# STATED PROBLEM
Begin with the line containing "bpy.context.scene.collection.objects.link(empty)" and end with the line containing "for node in"; set down that block verbatim and nothing else.

# MATERIAL SUPPLIED

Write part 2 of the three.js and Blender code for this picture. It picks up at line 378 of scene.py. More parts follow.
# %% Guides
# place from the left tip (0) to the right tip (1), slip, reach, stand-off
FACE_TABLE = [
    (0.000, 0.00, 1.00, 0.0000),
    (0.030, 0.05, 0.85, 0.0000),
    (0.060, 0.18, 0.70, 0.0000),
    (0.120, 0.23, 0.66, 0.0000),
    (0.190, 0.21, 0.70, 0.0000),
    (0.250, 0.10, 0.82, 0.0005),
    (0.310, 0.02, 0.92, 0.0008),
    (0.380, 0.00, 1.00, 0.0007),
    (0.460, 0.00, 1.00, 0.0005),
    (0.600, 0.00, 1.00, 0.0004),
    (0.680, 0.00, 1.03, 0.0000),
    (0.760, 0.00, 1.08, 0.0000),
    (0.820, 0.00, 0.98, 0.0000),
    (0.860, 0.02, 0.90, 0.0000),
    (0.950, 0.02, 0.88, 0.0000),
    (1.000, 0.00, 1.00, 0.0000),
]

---

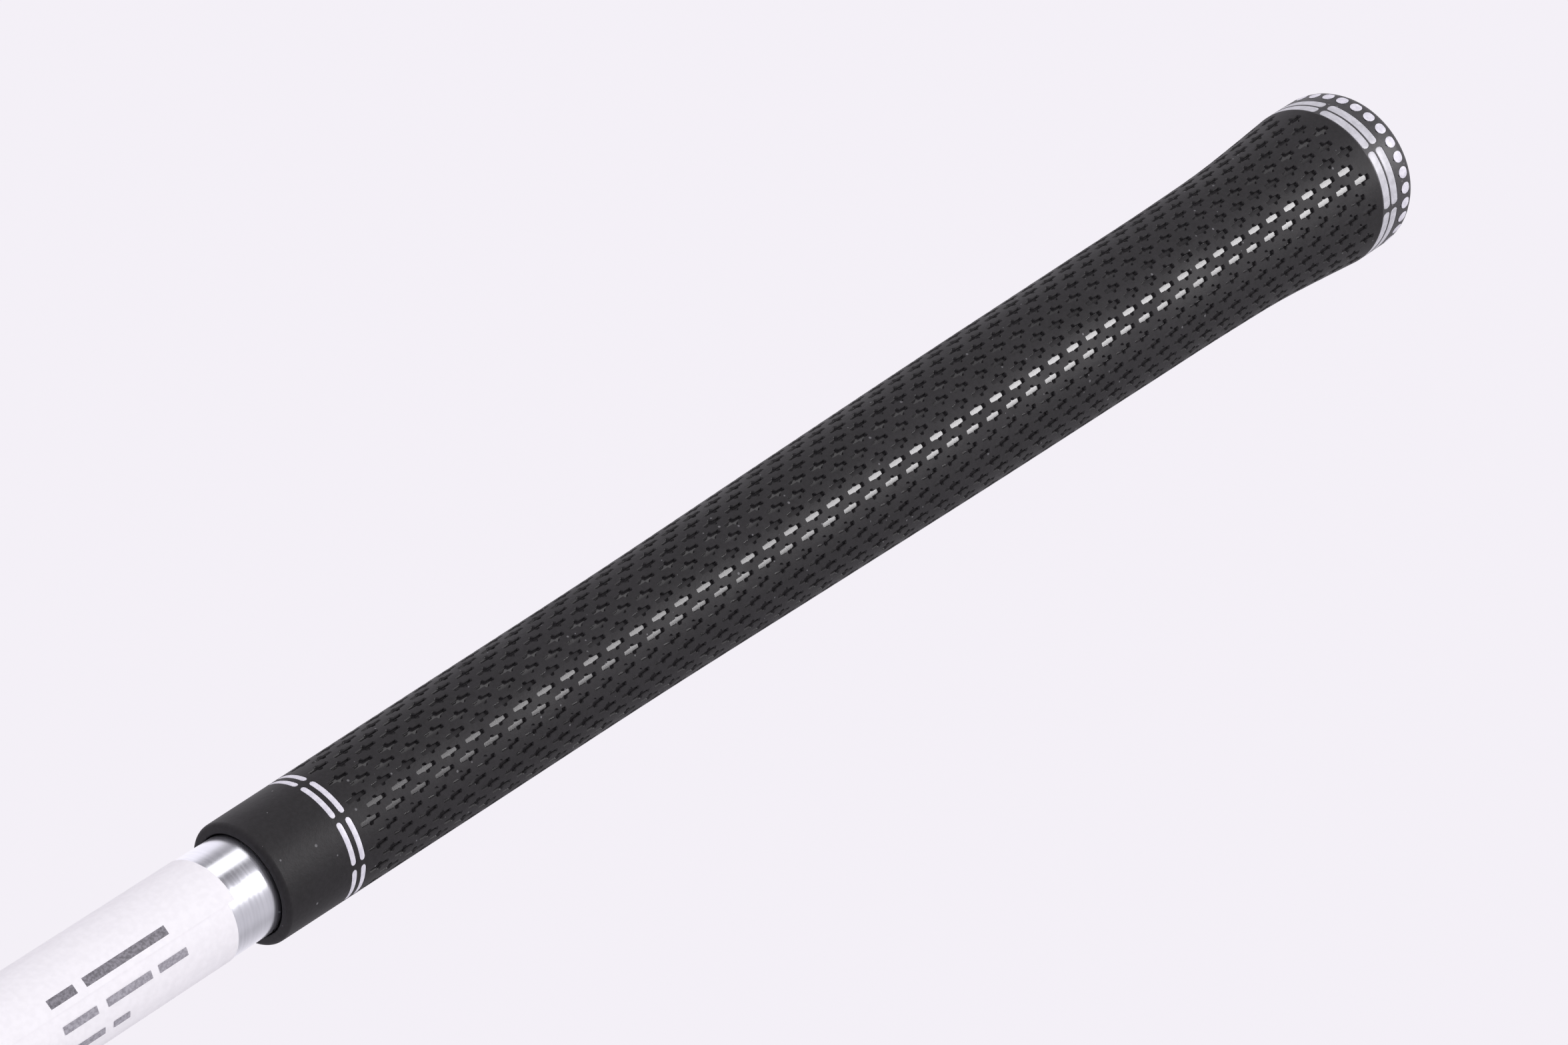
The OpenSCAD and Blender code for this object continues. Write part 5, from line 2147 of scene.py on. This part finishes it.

---

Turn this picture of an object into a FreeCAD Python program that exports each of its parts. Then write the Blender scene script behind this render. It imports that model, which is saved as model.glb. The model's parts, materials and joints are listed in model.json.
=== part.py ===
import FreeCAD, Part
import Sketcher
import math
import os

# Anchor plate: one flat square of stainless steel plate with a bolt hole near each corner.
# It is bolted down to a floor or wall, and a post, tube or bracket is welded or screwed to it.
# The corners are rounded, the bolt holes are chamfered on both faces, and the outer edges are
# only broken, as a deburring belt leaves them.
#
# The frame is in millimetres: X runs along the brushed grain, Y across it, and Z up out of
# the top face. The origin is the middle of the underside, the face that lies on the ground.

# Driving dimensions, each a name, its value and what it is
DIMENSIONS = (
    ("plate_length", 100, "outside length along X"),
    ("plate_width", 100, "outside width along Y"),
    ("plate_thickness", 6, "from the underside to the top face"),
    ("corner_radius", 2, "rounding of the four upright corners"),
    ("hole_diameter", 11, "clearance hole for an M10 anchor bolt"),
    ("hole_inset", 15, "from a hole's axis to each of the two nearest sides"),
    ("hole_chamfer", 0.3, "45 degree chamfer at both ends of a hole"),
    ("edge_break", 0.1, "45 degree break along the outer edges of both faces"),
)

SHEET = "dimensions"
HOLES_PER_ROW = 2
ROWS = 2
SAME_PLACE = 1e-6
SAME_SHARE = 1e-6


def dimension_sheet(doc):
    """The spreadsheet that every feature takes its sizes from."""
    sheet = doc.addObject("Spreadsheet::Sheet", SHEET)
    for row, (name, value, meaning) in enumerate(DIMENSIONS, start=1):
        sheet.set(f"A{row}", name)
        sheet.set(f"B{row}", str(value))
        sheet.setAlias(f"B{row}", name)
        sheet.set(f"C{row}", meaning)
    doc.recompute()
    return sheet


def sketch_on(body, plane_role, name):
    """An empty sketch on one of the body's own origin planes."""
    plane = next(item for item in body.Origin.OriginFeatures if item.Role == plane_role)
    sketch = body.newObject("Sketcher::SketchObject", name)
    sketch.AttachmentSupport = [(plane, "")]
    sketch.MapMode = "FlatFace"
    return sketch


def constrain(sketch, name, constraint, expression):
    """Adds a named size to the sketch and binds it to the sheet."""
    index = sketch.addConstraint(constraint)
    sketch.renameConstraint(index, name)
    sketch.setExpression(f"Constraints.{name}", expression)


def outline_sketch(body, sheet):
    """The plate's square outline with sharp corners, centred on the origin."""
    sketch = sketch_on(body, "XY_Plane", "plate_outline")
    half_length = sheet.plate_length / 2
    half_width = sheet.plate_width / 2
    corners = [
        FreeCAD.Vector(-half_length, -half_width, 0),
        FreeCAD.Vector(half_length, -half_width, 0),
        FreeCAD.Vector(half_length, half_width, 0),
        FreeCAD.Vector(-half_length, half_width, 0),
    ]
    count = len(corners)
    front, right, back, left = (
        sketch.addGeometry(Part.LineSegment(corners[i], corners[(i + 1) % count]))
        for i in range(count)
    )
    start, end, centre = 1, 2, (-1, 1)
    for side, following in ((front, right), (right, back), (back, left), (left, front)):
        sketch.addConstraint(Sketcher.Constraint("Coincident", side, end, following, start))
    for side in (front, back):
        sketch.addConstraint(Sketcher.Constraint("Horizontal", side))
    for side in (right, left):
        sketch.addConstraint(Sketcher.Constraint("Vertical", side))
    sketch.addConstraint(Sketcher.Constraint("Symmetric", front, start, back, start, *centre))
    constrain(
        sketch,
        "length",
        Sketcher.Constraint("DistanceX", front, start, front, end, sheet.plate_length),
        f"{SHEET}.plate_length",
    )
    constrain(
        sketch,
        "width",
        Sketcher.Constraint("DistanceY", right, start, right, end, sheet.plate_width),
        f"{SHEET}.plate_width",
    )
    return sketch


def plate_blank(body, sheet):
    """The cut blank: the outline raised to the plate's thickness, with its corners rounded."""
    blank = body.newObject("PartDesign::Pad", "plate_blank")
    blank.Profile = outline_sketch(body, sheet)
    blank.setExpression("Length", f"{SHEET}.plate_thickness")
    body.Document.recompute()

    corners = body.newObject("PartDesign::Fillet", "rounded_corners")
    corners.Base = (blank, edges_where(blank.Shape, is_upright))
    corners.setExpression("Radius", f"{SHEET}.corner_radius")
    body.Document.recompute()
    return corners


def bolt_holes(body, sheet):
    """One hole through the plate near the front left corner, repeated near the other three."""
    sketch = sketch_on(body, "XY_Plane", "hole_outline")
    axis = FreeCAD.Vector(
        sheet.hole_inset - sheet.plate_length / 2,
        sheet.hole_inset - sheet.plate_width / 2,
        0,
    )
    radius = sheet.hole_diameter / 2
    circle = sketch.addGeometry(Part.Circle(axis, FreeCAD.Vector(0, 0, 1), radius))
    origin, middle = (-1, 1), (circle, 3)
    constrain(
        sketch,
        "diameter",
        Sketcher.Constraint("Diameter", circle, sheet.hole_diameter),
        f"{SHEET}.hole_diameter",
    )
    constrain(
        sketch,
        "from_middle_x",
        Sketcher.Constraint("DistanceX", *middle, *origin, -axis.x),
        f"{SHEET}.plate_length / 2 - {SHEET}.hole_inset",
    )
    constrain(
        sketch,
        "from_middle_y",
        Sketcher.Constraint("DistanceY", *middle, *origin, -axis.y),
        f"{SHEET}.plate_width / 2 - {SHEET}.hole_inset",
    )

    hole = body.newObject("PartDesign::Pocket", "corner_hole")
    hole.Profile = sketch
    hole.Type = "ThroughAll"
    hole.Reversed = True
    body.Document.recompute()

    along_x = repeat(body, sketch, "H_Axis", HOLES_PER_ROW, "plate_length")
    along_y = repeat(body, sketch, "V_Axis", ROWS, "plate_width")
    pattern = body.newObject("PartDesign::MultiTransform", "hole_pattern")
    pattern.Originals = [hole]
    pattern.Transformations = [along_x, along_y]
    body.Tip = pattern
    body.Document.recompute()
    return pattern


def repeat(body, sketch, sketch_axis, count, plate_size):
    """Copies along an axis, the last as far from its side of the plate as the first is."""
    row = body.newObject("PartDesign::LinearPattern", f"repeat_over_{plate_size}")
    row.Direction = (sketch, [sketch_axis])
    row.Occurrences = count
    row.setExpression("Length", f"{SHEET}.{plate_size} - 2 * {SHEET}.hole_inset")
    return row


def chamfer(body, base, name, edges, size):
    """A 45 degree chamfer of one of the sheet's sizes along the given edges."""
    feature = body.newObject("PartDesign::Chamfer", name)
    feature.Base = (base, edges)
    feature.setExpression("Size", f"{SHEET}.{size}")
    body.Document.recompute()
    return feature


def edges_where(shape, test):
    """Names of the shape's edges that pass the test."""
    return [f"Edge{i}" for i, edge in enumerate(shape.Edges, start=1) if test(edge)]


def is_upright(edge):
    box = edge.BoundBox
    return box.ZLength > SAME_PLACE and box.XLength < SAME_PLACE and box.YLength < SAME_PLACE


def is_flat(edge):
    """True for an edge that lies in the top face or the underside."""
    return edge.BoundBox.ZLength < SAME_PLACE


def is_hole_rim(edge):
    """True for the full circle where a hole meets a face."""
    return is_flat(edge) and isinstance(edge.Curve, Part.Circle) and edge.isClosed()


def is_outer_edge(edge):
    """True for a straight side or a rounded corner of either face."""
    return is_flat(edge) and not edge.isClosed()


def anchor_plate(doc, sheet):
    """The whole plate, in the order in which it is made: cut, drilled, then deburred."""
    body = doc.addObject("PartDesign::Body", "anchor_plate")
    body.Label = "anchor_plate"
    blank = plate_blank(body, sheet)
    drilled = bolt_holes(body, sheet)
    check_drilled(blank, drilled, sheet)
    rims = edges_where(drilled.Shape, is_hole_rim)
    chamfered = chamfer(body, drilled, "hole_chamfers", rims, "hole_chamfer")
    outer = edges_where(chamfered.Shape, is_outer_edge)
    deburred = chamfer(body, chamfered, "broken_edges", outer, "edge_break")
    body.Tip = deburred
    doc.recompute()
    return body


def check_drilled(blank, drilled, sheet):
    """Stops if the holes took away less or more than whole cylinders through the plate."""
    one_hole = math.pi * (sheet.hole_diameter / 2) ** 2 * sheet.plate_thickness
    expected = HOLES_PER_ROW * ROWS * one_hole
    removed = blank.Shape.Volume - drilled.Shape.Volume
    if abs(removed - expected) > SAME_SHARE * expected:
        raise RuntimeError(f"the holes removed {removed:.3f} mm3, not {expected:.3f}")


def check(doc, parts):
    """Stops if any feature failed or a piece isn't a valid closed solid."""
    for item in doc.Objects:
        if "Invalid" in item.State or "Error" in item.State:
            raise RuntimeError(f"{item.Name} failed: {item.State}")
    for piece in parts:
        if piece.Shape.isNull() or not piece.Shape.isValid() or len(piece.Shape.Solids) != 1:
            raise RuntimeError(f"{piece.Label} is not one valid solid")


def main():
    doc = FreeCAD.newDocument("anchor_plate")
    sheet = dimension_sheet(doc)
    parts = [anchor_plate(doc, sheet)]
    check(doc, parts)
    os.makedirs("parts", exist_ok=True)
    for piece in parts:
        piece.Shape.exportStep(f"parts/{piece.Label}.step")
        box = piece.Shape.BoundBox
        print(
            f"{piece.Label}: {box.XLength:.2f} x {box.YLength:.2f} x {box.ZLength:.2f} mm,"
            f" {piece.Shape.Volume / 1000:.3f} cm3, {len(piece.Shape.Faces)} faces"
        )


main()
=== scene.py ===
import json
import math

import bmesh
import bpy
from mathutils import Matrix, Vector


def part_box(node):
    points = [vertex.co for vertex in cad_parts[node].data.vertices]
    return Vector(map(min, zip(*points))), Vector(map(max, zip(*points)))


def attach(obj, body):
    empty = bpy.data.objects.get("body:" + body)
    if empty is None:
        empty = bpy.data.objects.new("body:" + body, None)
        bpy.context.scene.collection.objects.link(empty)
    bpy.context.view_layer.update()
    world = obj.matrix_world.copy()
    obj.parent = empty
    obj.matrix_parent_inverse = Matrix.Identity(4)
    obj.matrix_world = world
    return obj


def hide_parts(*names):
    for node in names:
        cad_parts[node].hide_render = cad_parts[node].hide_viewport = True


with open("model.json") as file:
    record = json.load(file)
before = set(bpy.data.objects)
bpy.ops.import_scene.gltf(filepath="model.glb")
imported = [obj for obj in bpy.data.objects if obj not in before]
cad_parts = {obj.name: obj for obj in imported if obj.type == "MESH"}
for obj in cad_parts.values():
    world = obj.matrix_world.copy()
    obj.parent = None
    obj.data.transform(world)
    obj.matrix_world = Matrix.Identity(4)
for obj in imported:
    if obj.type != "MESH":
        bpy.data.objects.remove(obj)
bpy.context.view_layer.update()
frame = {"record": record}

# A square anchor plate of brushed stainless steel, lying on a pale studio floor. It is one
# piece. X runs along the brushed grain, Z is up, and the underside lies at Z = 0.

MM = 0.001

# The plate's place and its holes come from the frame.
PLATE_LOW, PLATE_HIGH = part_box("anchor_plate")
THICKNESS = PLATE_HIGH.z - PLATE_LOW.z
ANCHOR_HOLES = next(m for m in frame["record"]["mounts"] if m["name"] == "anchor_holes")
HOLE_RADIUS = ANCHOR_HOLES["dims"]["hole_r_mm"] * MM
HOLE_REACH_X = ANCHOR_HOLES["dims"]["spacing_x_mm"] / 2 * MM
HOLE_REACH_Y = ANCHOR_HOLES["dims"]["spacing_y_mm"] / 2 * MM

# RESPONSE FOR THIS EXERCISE
        bpy.context.scene.collection.objects.link(empty)
    bpy.context.view_layer.update()
    world = obj.matrix_world.copy()
    obj.parent = empty
    obj.matrix_parent_inverse = Matrix.Identity(4)
    obj.matrix_world = world
    return obj


def hide_parts(*names):
    for node in names:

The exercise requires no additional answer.